Die Tiroler Piraten wollen auf jeden Fall ihren Protest äußern. »Die Intransparenz der Bilderberggruppe und die hohen Kosten für den Steuerzahler empfinden wir als inakzeptabel - wir Bürger erhalten ja nicht einmal im Anschluss an das Bilderbergtreffen Informationen über die Inhalte und Ergebnisse der Gespräche«, so die Labner.

Derzeit ist die Partei dabei, eine Protestaktion zu initiieren, gemeinsam mit parteilosen Kritikern, NGOs, sowie anderen Aktivisten. Einige kreative Protestaktionen seien in Planung. Ein Ziel der Aktionen benennt Labner: »Wir versuchen, die Bilderbergkritik aus der Verschwörerecke herauszuholen. Viele Menschen betrachten die Bilderbergtagungen als sehr zweifelhaftes Vergnügen von Eliten - leider trauen sie sich oft nicht, ihren Protest offen auszusprechen, da sie befürchten, in die Schublade der ›Verschwörungstheoretiker‹ gesteckt zu werden.«

Die geheime Bilderberg-Konferenz findet alljährlich im Frühsommer an verschiedenen Orten statt. Der Name geht zurück auf das erste Treffen im Jahr 1954 im Hotel Bilderberg im holländischen Oosterbeck, bei dem hohe Herren über die NATO und den Warschauer Pakt diskutierten. Die Konferenz dauert drei Tage und ist ein privates Treffen von rund 120 Reichen und Einflussreichen aus den USA und Europa zu einem ungezwungenen Meinungsaustausch. Wer eingeladen wird, darüber entscheidet ein Leitungsgremium.

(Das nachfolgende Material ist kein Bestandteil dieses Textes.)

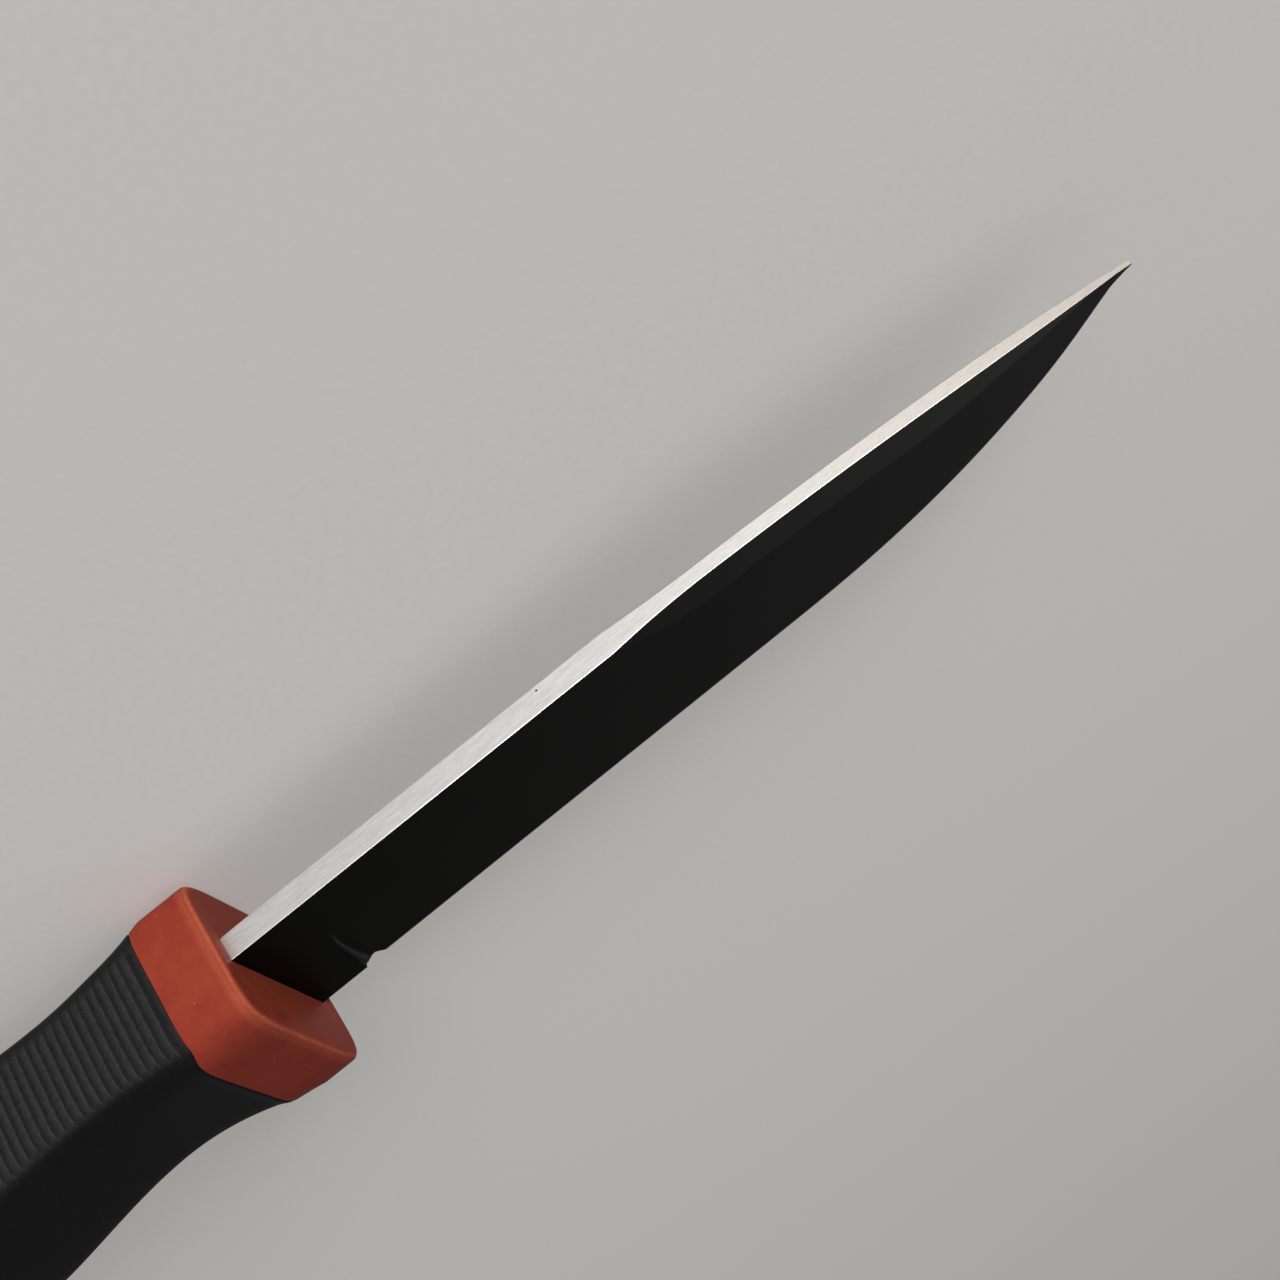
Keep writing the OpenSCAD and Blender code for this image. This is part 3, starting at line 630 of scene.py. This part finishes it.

Worüber die Teilnehmer auf dieser Konferenz sprechen, ist nicht für die Öffentlichkeit gedacht. In Telfs fand bereits im Juni 1988 eine Bilderbergkonferenz statt. Auch in diesem Jahr sind um diese Zeit die Zimmer im noblen Interalpenhotel Tyrol, das ähnlich abgeschieden wie Schloss Elmau in den Bergen liegt, ausgebucht.